On September 19, 2012, the United States Court of Appeals for the Sixth Circuit issued its much-anticipated opinion in Casias v. Wal-Mart Stores, Inc., affirming that Michigan’s Medicinal Marijuana Act (MMMA) does not protect employees from termination for using marijuana in violation of a drug-free workplace policy. That opinion resolves many open questions for employers contending with a less than artfully drafted statute.
Joseph Casias was diagnosed with an inoperable brain tumor at the age of 17, and, over the course of the next several years, used a variety of prescription drugs both to combat the tumor and to address the side effects caused by his treatment. When the MMMA was passed in 2008, Casias’ physician recommended that he try marijuana as another drug to treat his medical condition and, as a result, Casias was issued a registry card in June 2009 from the Michigan Department of Community Health. Casias used marijuana for pain management, but was careful never to use it during times he was scheduled to be at his job at Wal-Mart.
In November 2009, Casias injured himself at work when he twisted his knee while pushing a cart. Standard Wal-Mart policies require a drug test whenever an employee is injured on the job and, predictably, Casias failed his drug test as a result of his use of medical marijuana. Wal-Mart terminated Casias’ employment pursuant to the company’s zero-tolerance policy regarding drug use, despite Casias’ being a registered user of medical marijuana. Casias sued, claiming that by terminating his employment for using medical marijuana Wal-Mart violated both the MMMA and Michigan public policy. The United States District Court for the Western District of Michigan dismissed Casias’ lawsuit, finding that the sole purpose of the MMMA is to provide a shield against criminal prosecution; the law does not, by its plain terms, create a private cause of action against employers who terminate users of marijuana for medical purposes.
The Sixth Circuit Court of Appeals agreed on appeal.
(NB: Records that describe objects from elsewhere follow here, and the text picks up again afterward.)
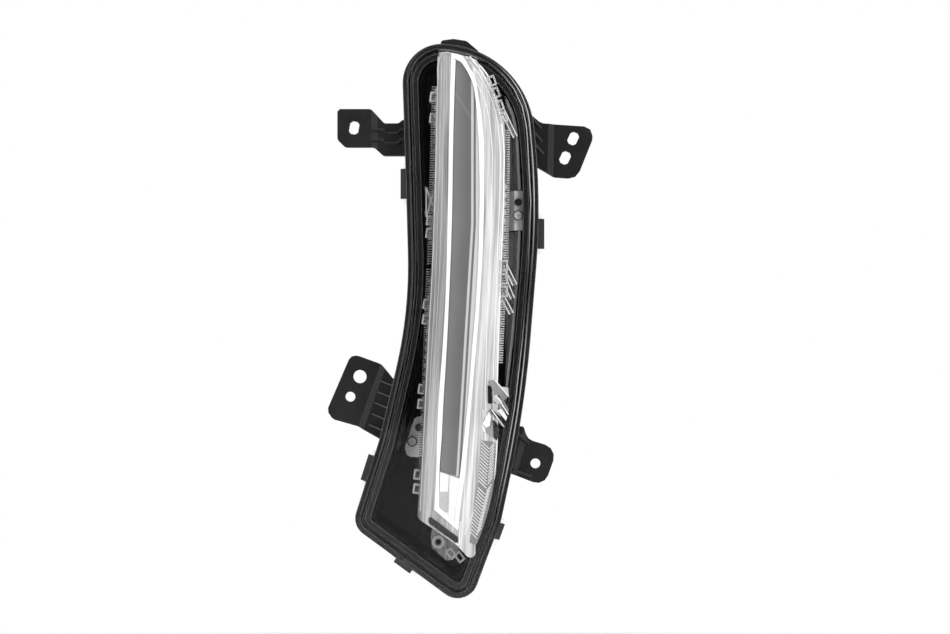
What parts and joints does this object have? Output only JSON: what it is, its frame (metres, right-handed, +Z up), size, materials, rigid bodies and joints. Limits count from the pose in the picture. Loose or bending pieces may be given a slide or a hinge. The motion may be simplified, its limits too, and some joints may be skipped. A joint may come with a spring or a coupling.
{
  "type": "daytime_running_light",
  "caption": "Blade-shaped daytime running light: clear cover over a toothed light module in a black moulded housing with four fixing ears and a rear connector socket",
  "frame": {"origin": "centre of the locating hole, on the front face of the lower left ear", "axes": "+X to the right seen from the front, +Y backwards into the car, +Z up along the long side"},
  "size_m": [0.1603, 0.1135, 0.3338],
  "materials": {
    "black_plastic": "fine moulded grain, satin",
    "dark_plastic": "fine grain, matte",
    "clear_cover": "polished clear polycarbonate",
    "clear_optic": "polished clear acrylic",
    "frosted_light": "milky light guide",
    "grey_plastic": "satin grey",
    "white_plastic": "satin white",
    "dark_trim": "glossy dark",
    "glue": "cured sealant",
    "bare_aluminium": "pressed sheet, satin",
    "screw_steel": "zinc plated",
    "pad_rubber": "soft thermal pad",
    "board": "white solder mask",
    "driver_laminate": "green solder mask",
    "led_package": "phosphor window",
    "seal_rubber": "soft rubber",
    "component": "moulded",
    "tinned_brass": "tin plated",
    "membrane": "woven membrane"
  },
  "bodies": {
    "root": {"housing": "black_plastic", "outer_lens": "clear_cover", "lens_glue": "glue", "inner_liner": "dark_plastic", "carrier_plate": "bare_aluminium", "carrier_screws": "screw_steel", "thermal_pad": "pad_rubber", "led_board": "board", "leds": "led_package", "reflector_tray": "white_plastic", "inner_optic": "clear_optic", "light_loop": "frosted_light", "centre_strip": "grey_plastic", "end_block": "white_plastic", "foot_trim": "dark_trim", "rear_cover": "black_plastic", "cover_seal": "seal_rubber", "cover_screws": "screw_steel", "driver_board": "driver_laminate", "driver_screws": "screw_steel", "inductor": "component", "capacitors": "component", "driver_chips": "component", "terminals": "tinned_brass", "link_header": "component", "link_pins": "tinned_brass", "vent_membrane": "membrane", "vent_cap": "dark_plastic"}
  },
  "joints": []
}
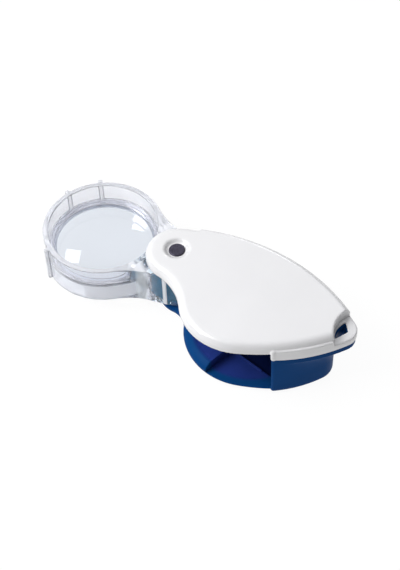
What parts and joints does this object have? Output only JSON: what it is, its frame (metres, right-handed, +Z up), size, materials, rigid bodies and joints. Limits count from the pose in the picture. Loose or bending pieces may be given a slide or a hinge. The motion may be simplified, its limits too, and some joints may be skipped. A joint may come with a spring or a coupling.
{
  "type": "illuminated folding magnifier",
  "caption": "Pocket magnifier: round clear-framed lens on a pivot folds into a teardrop case, lit by a lamp in the pivot.",
  "frame": {"origin": "pivot axis of the lens head where it meets the flat underside of the case", "axes": "+X along the case from the pivot to the lanyard end, +Z up through the cover; the lens head rests swung out towards -X and folds in through the -Y side"},
  "size_m": [0.1174, 0.0493, 0.025],
  "materials": {
    "case_blue": "satin moulded, glossy on the outside walls",
    "cover_white": "high gloss",
    "clear_frame": "polished clear",
    "lens_clear": "optical polish",
    "pin_dark": "burnished dark",
    "steel": "plain",
    "nickel": "nickel plated strip",
    "brass": "plain",
    "washer_nylon": "matte",
    "board": "solder mask",
    "lamp": "clear resin",
    "chip": "matte"
  },
  "bodies": {
    "case": {"base_shell": "case_blue", "top_cover": "cover_white", "case_screws": "steel", "pivot_pin": "pin_dark", "spring_washer": "steel", "thrust_washer": "washer_nylon", "contact_finger_feed": "brass", "contact_finger_led": "brass", "led_board": "board", "led": "lamp", "resistor": "chip", "battery_contact_pos": "nickel", "battery_contact_neg": "nickel", "coin_cell": "steel"},
    "lens_head": {"head_frame": "clear_frame", "lens": "lens_clear", "lens_retainer": "clear_frame", "hub_bush": "brass", "contact_ring": "brass"},
    "battery_cap": {"battery_door": "case_blue"}
  },
  "joints": [
    {"name": "lens_swing", "type": "hinge", "parent": "case", "child": "lens_head", "pos_m": [0, 0, 0], "axis": [0, 0, 1], "range_deg": [0, 161]},
    {"name": "battery_door_turn", "type": "hinge", "parent": "case", "child": "battery_cap", "pos_m": [0.017, -0.0002, 0], "axis": [0, 0, -1], "range_deg": [0, 40]}
  ]
}
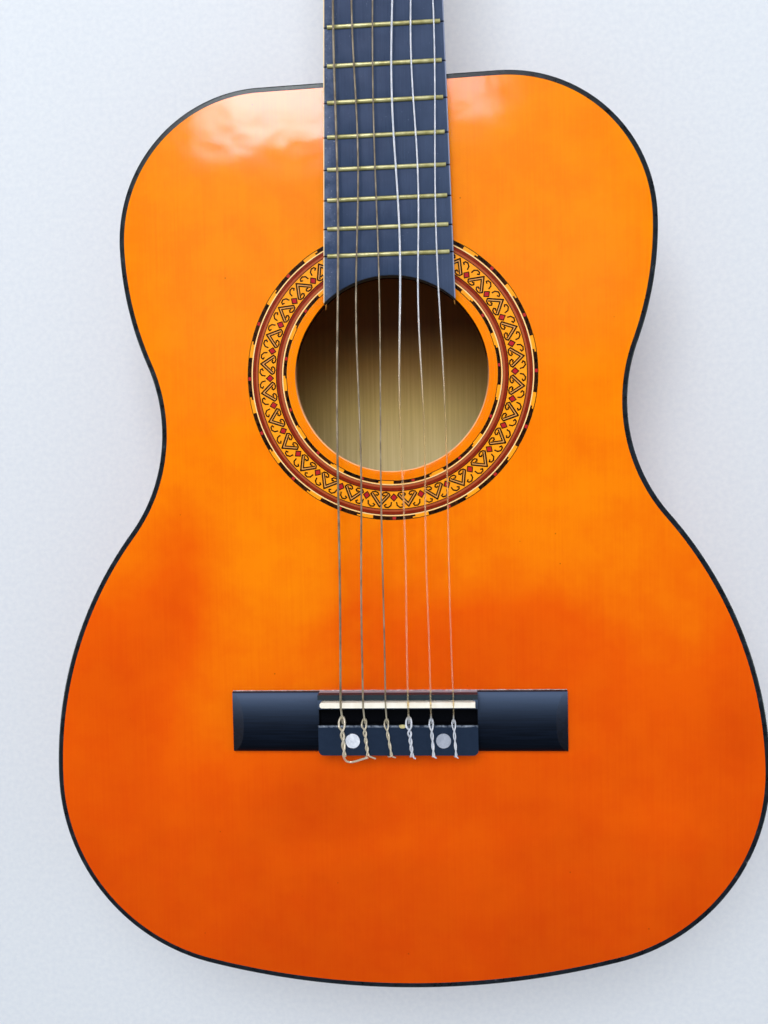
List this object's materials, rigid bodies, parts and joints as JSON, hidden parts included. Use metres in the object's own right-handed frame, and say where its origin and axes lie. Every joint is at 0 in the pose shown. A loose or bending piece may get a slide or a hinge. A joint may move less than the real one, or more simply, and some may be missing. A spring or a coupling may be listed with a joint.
{
  "type": "acoustic guitar",
  "caption": "Worn full-size classical guitar lying on its back: orange top, sound hole with printed ring, slotted head, slack strings tied to a tie-block bridge.",
  "frame": {"origin": "on the back's outer face, straight under the middle of the saddle", "axes": "+Y up the neck along the string line, +X to the treble side, +Z out of the soundboard; the guitar lies on its back"},
  "size_m": [0.3759, 0.9871, 0.1087],
  "materials": {
    "top_wood": "orange lacquer, gloss",
    "body_wood": "orange-brown lacquer, gloss",
    "inner_wood": "bare",
    "black_plastic": "polished, nicked",
    "rosette_print": "printed ring under lacquer",
    "neck_wood": "satin lacquer",
    "board_wood": "black stain, scuffed",
    "bone_plastic": "moulded, worn",
    "fret_brass": "worn",
    "bridge_wood": "black paint, satin",
    "steel": "plain",
    "pearl_plastic": "polished",
    "machine_brass": "plated, dull",
    "roller_plastic": "moulded",
    "button_plastic": "moulded",
    "wound_string": "wound, tarnished",
    "nylon_string": "clear nylon"
  },
  "bodies": {
    "root": {"soundboard": "top_wood", "back_panel": "body_wood", "side_bass": "body_wood", "side_treble": "body_wood", "top_linings": "inner_wood", "back_linings": "inner_wood", "neck_block": "inner_wood", "tail_block": "inner_wood", "top_binding": "black_plastic", "back_binding": "black_plastic", "rosette": "rosette_print", "upper_bar": "inner_wood", "lower_bar": "inner_wood", "fan_struts": "inner_wood", "bridge_plate": "inner_wood", "back_braces": "inner_wood", "neck": "neck_wood", "heel_cap": "black_plastic", "head": "neck_wood", "fingerboard": "board_wood", "nut": "bone_plastic", "frets": "fret_brass", "bridge": "bridge_wood", "saddle": "bone_plastic", "bridge_bolts": "steel", "bridge_dots": "pearl_plastic", "string_1": "nylon_string", "string_2": "nylon_string", "string_3": "nylon_string", "string_4": "wound_string", "string_5": "wound_string", "string_6": "wound_string", "plate_bass": "machine_brass", "plate_treble": "machine_brass", "plate_screws": "machine_brass"},
    "roller_1": {"roller_1": "roller_plastic", "gear_1": "machine_brass"},
    "button_1": {"worm_1": "steel", "button_1": "button_plastic"},
    "roller_2": {"roller_2": "roller_plastic", "gear_2": "machine_brass"},
    "button_2": {"worm_2": "steel", "button_2": "button_plastic"},
    "roller_3": {"roller_3": "roller_plastic", "gear_3": "machine_brass"},
    "button_3": {"worm_3": "steel", "button_3": "button_plastic"},
    "roller_4": {"roller_4": "roller_plastic", "gear_4": "machine_brass"},
    "button_4": {"worm_4": "steel", "button_4": "button_plastic"},
    "roller_5": {"roller_5": "roller_plastic", "gear_5": "machine_brass"},
    "button_5": {"worm_5": "steel", "button_5": "button_plastic"},
    "roller_6": {"roller_6": "roller_plastic", "gear_6": "machine_brass"},
    "button_6": {"worm_6": "steel", "button_6": "button_plastic"}
  },
  "joints": [
    {"name": "button_1_turn", "type": "hinge", "parent": "root", "child": "button_1", "pos_m": [0.0399, 0.68853, 0.07737], "axis": [0, 0.2419, 0.9703], "range_deg": [-720, 720]},
    {"name": "roller_1_turn", "type": "hinge", "parent": "root", "child": "roller_1", "pos_m": [0.01, 0.69746, 0.07514], "axis": [1, 0, 0], "range_deg": [-51.5, 51.5]},
    {"name": "button_2_turn", "type": "hinge", "parent": "root", "child": "button_2", "pos_m": [0.0399, 0.72249, 0.0689], "axis": [0, 0.2419, 0.9703], "range_deg": [-720, 720]},
    {"name": "roller_2_turn", "type": "hinge", "parent": "root", "child": "roller_2", "pos_m": [0.01, 0.73142, 0.06667], "axis": [1, 0, 0], "range_deg": [-51.5, 51.5]},
    {"name": "button_3_turn", "type": "hinge", "parent": "root", "child": "button_3", "pos_m": [0.0399, 0.75645, 0.06043], "axis": [0, 0.2419, 0.9703], "range_deg": [-720, 720]},
    {"name": "roller_3_turn", "type": "hinge", "parent": "root", "child": "roller_3", "pos_m": [0.01, 0.76538, 0.0582], "axis": [1, 0, 0], "range_deg": [-51.5, 51.5]},
    {"name": "button_4_turn", "type": "hinge", "parent": "root", "child": "button_4", "pos_m": [-0.0399, 0.75645, 0.06043], "axis": [0, 0.2419, 0.9703], "range_deg": [-720, 720]},
    {"name": "roller_4_turn", "type": "hinge", "parent": "root", "child": "roller_4", "pos_m": [-0.01, 0.76538, 0.0582], "axis": [1, 0, 0], "range_deg": [-51.5, 51.5]},
    {"name": "button_5_turn", "type": "hinge", "parent": "root", "child": "button_5", "pos_m": [-0.0399, 0.72249, 0.0689], "axis": [0, 0.2419, 0.9703], "range_deg": [-720, 720]},
    {"name": "roller_5_turn", "type": "hinge", "parent": "root", "child": "roller_5", "pos_m": [-0.01, 0.73142, 0.06667], "axis": [1, 0, 0], "range_deg": [-51.5, 51.5]},
    {"name": "button_6_turn", "type": "hinge", "parent": "root", "child": "button_6", "pos_m": [-0.0399, 0.68853, 0.07737], "axis": [0, 0.2419, 0.9703], "range_deg": [-720, 720]},
    {"name": "roller_6_turn", "type": "hinge", "parent": "root", "child": "roller_6", "pos_m": [-0.01, 0.69746, 0.07514], "axis": [1, 0, 0], "range_deg": [-51.5, 51.5]}
  ],
  "couplings": [
    {"joint": "roller_1_turn", "follows": "button_1_turn", "ratio": 0.071429},
    {"joint": "roller_2_turn", "follows": "button_2_turn", "ratio": 0.071429},
    {"joint": "roller_3_turn", "follows": "button_3_turn", "ratio": 0.071429},
    {"joint": "roller_4_turn", "follows": "button_4_turn", "ratio": -0.071429},
    {"joint": "roller_5_turn", "follows": "button_5_turn", "ratio": -0.071429},
    {"joint": "roller_6_turn", "follows": "button_6_turn", "ratio": -0.071429}
  ]
}
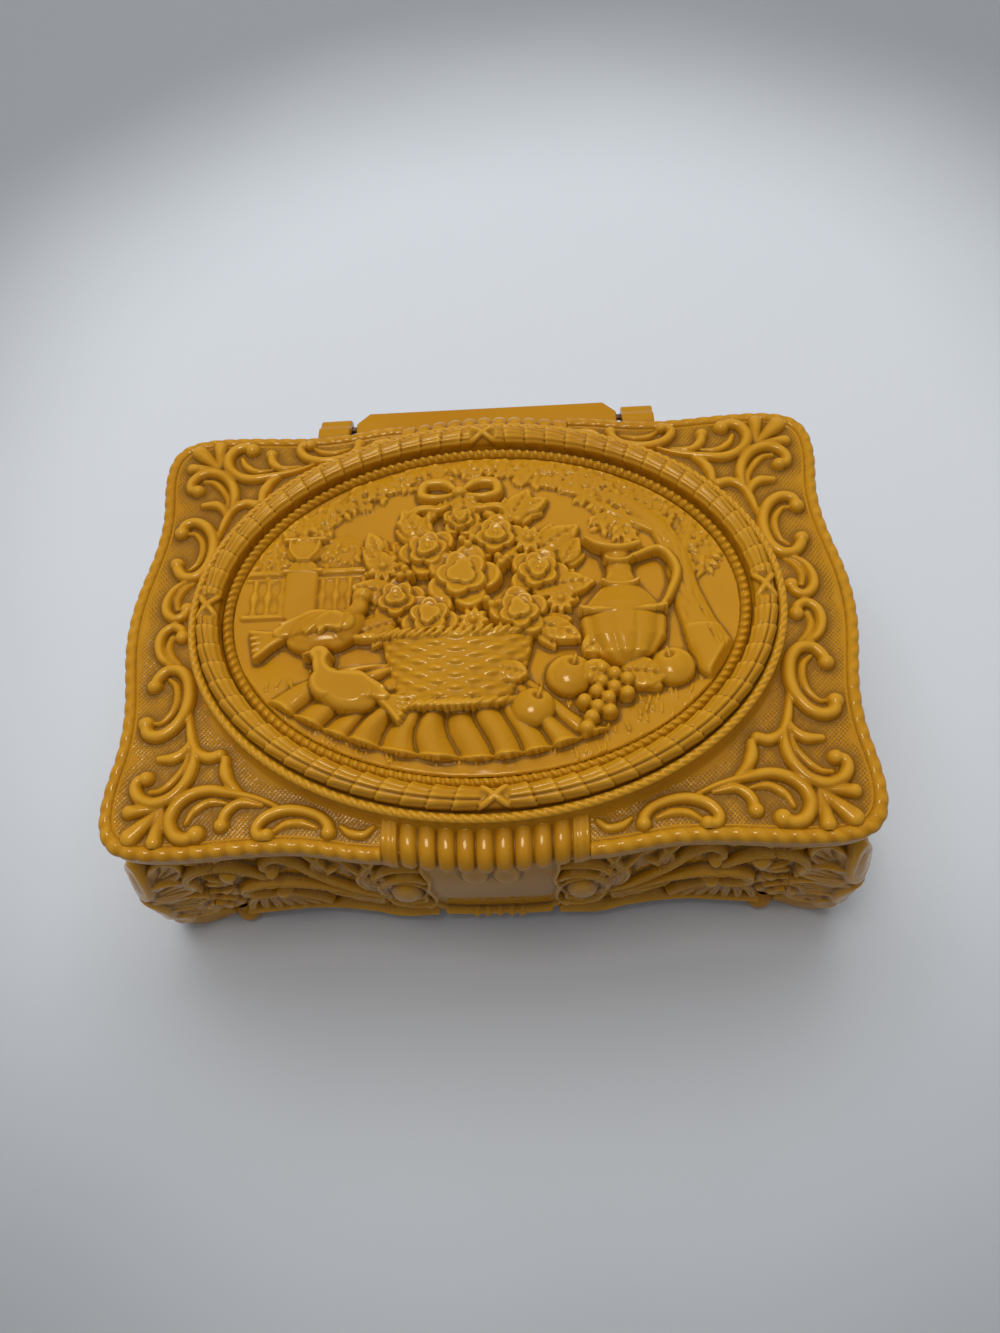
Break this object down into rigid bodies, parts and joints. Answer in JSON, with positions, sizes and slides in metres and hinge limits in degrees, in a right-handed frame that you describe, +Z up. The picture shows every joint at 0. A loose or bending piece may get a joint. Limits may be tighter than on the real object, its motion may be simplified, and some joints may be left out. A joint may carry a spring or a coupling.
{
  "type": "trinket box",
  "caption": "Footed oblong trinket box in moulded celluloid, with a bombe tray, lined inside, and a hinged lid that carries an oval relief plaque in a reeded moulding.",
  "frame": {"origin": "on the table, under the middle of the box and its hinge shelf", "axes": "+X to the right along the length, +Y to the back where the hinge is, +Z up"},
  "size_m": [0.165, 0.1252, 0.0626],
  "materials": {
    "celluloid": "moulded butterscotch celluloid, glossy on the high spots and dull brown in the recesses",
    "pin_steel": "thin steel pin, browned with age",
    "velvet": "short red pile on card"
  },
  "bodies": {
    "base": {"base_shell": "celluloid", "hinge_pin_left": "pin_steel", "hinge_pin_right": "pin_steel", "floor_pad": "velvet", "lining_right": "velvet", "lining_back": "velvet", "lining_left": "velvet", "lining_front": "velvet"},
    "lid": {"lid_shell": "celluloid", "lid_plaque": "celluloid", "lid_lining": "velvet"}
  },
  "joints": [
    {"name": "lid_hinge", "type": "hinge", "parent": "base", "child": "lid", "pos_m": [0, 0.05805, 0.0482], "axis": [-1, 0, 0], "range_deg": [0, 106]}
  ]
}
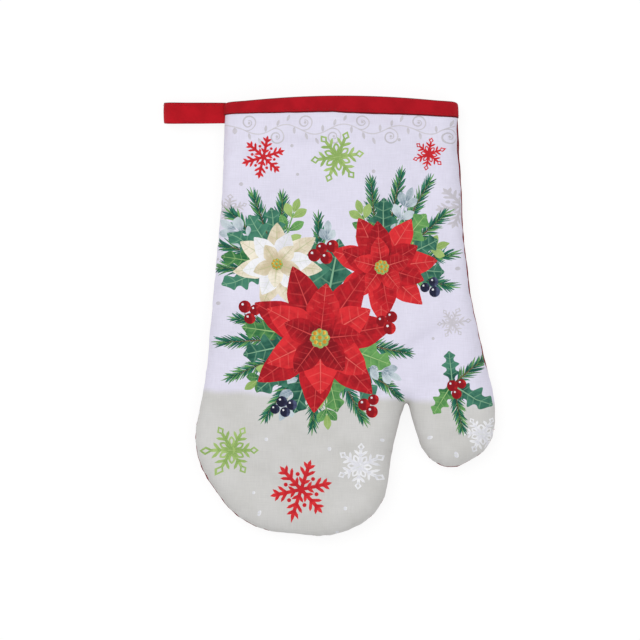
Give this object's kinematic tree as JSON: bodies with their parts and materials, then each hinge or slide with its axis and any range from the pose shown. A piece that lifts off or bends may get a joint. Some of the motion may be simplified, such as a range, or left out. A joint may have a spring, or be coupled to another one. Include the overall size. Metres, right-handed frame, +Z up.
{
  "type": "oven mitt",
  "caption": "Padded oven mitt with a separate thumb, a printed front, a plain back, wadding and a lining inside, a bound cuff and a tape loop to hang it by.",
  "frame": {"origin": "on the table, under the middle of the whole mitt's bounding box with the mitt lying on its back", "axes": "+Y from the fingertips to the cuff, +X across the hand towards the thumb, +Z up out of the printed front"},
  "size_m": [0.2115, 0.2799, 0.0275],
  "materials": {
    "print_cloth": "matte printed plain-weave cotton, pale grey-white ground with red, green and dark motifs",
    "back_cloth": "matte plain-weave cotton, dark red",
    "wadding": "soft needled fibre wadding",
    "lining": "plain natural cotton",
    "binding_tape": "matte folded cotton tape, red",
    "loop_tape": "matte folded cotton tape, red",
    "thread": "red sewing thread"
  },
  "bodies": {
    "mitt": {"front_panel": "print_cloth", "back_panel": "back_cloth", "front_wadding": "wadding", "back_wadding": "wadding", "front_lining": "lining", "back_lining": "lining", "side_seam": "thread", "cuff_binding": "binding_tape", "binding_stitching": "thread"},
    "loop": {"hanging_loop": "loop_tape", "loop_stitching": "thread"}
  },
  "joints": [
    {"name": "loop_swing", "type": "hinge", "parent": "mitt", "child": "loop", "pos_m": [-0.0697, 0.1297, 0.007], "axis": [0, 1, 0], "range_deg": [0, 90]}
  ]
}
The Court examined the language of the statute’s operative provisions, including the portion of the Act that reads:
A qualifying patient who has been issued and possesses a registry identification card shall not be subject to arrest, prosecution, or penalty in any manner, or denied any right or privilege, including but not limited to civil penalty or disciplinary action by a business or occupational or professional licensing board or bureau, for the medical use of marijuana in accordance with this act…
Mich. Comp. Laws 333.26424(a). The question for the Court to resolve was whether the word “business” was an independent noun or whether “business” modified the following noun “licensing board or bureau.” Taking the entirety of the sentence into account, the Court ruled that the latter interpretation was correct – the statute prevents only a “business…licensing board or bureau” from penalizing a user of medical marijuana. A standalone business’ operations are not implicated by the MMMA, so terminating Casias’ employment for use of medical marijuana was legal.
The matter is now resolved. The MMMA does not prevent Michigan employers from taking disciplinary action against employees who test positive for the use of marijuana, even if that use takes place in the context of medical treatment. While the ultimate resolution is not exactly surprising, the removal of lingering doubt in the minds of Michigan employers regarding their legal obligations under the MMMA is welcome.